2025-12-08 23:46:48 +00:00 · 2023-04-13 12:46:31 +08:00
--- a/crazy_functions/crazy_utils.py
+++ b/crazy_functions/crazy_utils.py
@@ -387,12 +387,15 @@ def read_and_clean_pdf_text(fp):
    import re
    import numpy as np
    from colorful import print亮黄, print亮绿
-    fc = 0
-    fs = 1
-    fb = 2
-    REMOVE_FOOT_NOTE = True
-    REMOVE_FOOT_FFSIZE_PERCENT = 0.95 
+    fc = 0  # Index 0 文本
+    fs = 1  # Index 1 字体
+    fb = 2  # Index 2 框框
+    REMOVE_FOOT_NOTE = True # 是否丢弃掉 不是正文的内容 （比正文字体小，如参考文献、脚注、图注等）
+    REMOVE_FOOT_FFSIZE_PERCENT = 0.95 # 小于正文的？
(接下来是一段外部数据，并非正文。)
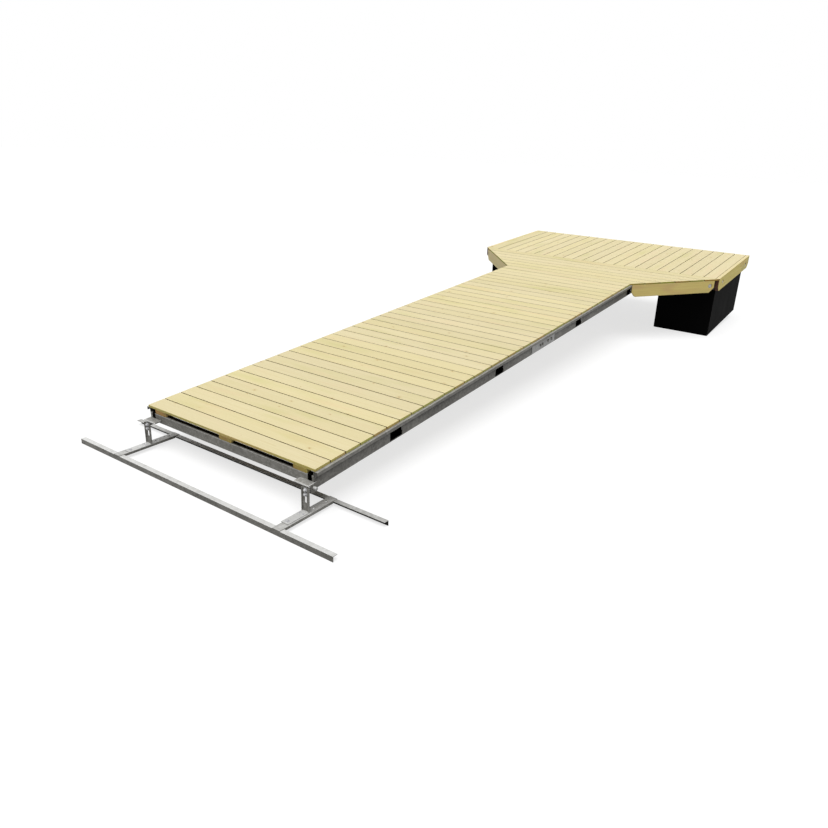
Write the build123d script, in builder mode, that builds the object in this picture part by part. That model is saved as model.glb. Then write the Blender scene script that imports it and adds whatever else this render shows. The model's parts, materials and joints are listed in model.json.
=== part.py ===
from build123d import *
import os
from math import asin, atan2, cos, degrees, hypot, sin

# A floating jetty: a steel walkway with a timber deck, hinged to a steel shore frame, and a wide
# timber-edged head carried on two floats. Millimetres, +Z up, +X from the shore towards the head,
# +Y to the left. The part stands on a level floor, on its shore frame and its floats, so the
# jetty rises towards its head. The jetty is laid out in the deck's own coordinates: x along it
# from its shore end, z up from its surface. The shore frame is laid out on the ground, with its
# x counted from the hinge axis.

os.makedirs("parts", exist_ok=True)

# Decking: boards across the walkway in two sections, and along it on the head.
board_width = 145
board_gap = 6
board_pitch = board_width + board_gap
board_thickness = 21
boards_per_section = 22
taper_boards = 6
head_boards = 22
section_length = boards_per_section * board_pitch
head_start = 2 * section_length
taper_start = head_start - taper_boards * board_pitch
head_length = 1730
head_end = head_start + head_length
walkway_half_width = 863

# Timber edges of the head.
fascia_thickness = 45
fascia_bottom = 173
fascia_depth = fascia_bottom - board_thickness
fascia_chamfer = 60
fascia_slit = 45
head_deck_half_width = (head_boards * board_pitch - board_gap) / 2
fascia_inner = head_deck_half_width + board_gap / 2
head_half_width = fascia_inner + fascia_thickness
taper_angle = atan2(head_half_width - walkway_half_width, head_start - taper_start)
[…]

时，判定为不是正文（有些文章的正文部分字体大小不是100%统一的，有肉眼不可见的小变化）
    def primary_ffsize(l):
+        """
+        提取文本块主字体
+        """
        fsize_statiscs = {}
        for wtf in l['spans']:
            if wtf['size'] not in fsize_statiscs: fsize_statiscs[wtf['size']] = 0
@@ -400,14 +403,18 @@ def read_and_clean_pdf_text(fp):
        return max(fsize_statiscs, key=fsize_statiscs.get)
        
    def ffsize_same(a,b):
+        """
+        提取字体大小是否近似相等
+        """
        return abs((a-b)/max(a,b)) < 0.02
-    # file_content = ""
+
    with fitz.open(fp) as doc:
        meta_txt = []
        meta_font = []

        meta_line = []
        meta_span = []
+        ############################## <第 1 步，搜集初始信息> ##################################
        for index, page in enumerate(doc):
            # file_content += page.get_text()
            text_areas = page.get_text("dict")  # 获取页面上的文本信息
@@ -429,7 +436,8 @@ def read_and_clean_pdf_text(fp):
            if index == 0:
                page_one_meta = [" ".join(["".join([wtf['text'] for wtf in l['spans']]) for l in t['lines']]).replace(
                    '- ', '') for t in text_areas['blocks'] if 'lines' in t]
-        # 获取正文主字体
+                
+        ############################## <第 2 步，获取正文主字体> ##################################
        fsize_statiscs = {}
        for span in meta_span:
            if span[1] not in fsize_statiscs: fsize_statiscs[span[1]] = 0
@@ -438,7 +446,7 @@ def read_and_clean_pdf_text(fp):
        if REMOVE_FOOT_NOTE:
            give_up_fize_threshold = main_fsize * REMOVE_FOOT_FFSIZE_PERCENT

-        # 切分和重新整合
+        ############################## <第 3 步，切分和重新整合> ##################################
        mega_sec = []
        sec = []
        for index, line in enumerate(meta_line):
@@ -480,6 +488,7 @@ def read_and_clean_pdf_text(fp):
            finals.append(final)
        meta_txt = finals

+        ############################## <第 4 步，乱七八糟的后处理> ##################################
        def 把字符太少的块清除为回车(meta_txt):
            for index, block_txt in enumerate(meta_txt):
                if len(block_txt) < 100:
@@ -523,6 +532,7 @@ def read_and_clean_pdf_text(fp):
        # 换行 -> 双换行
        meta_txt = meta_txt.replace('\n', '\n\n')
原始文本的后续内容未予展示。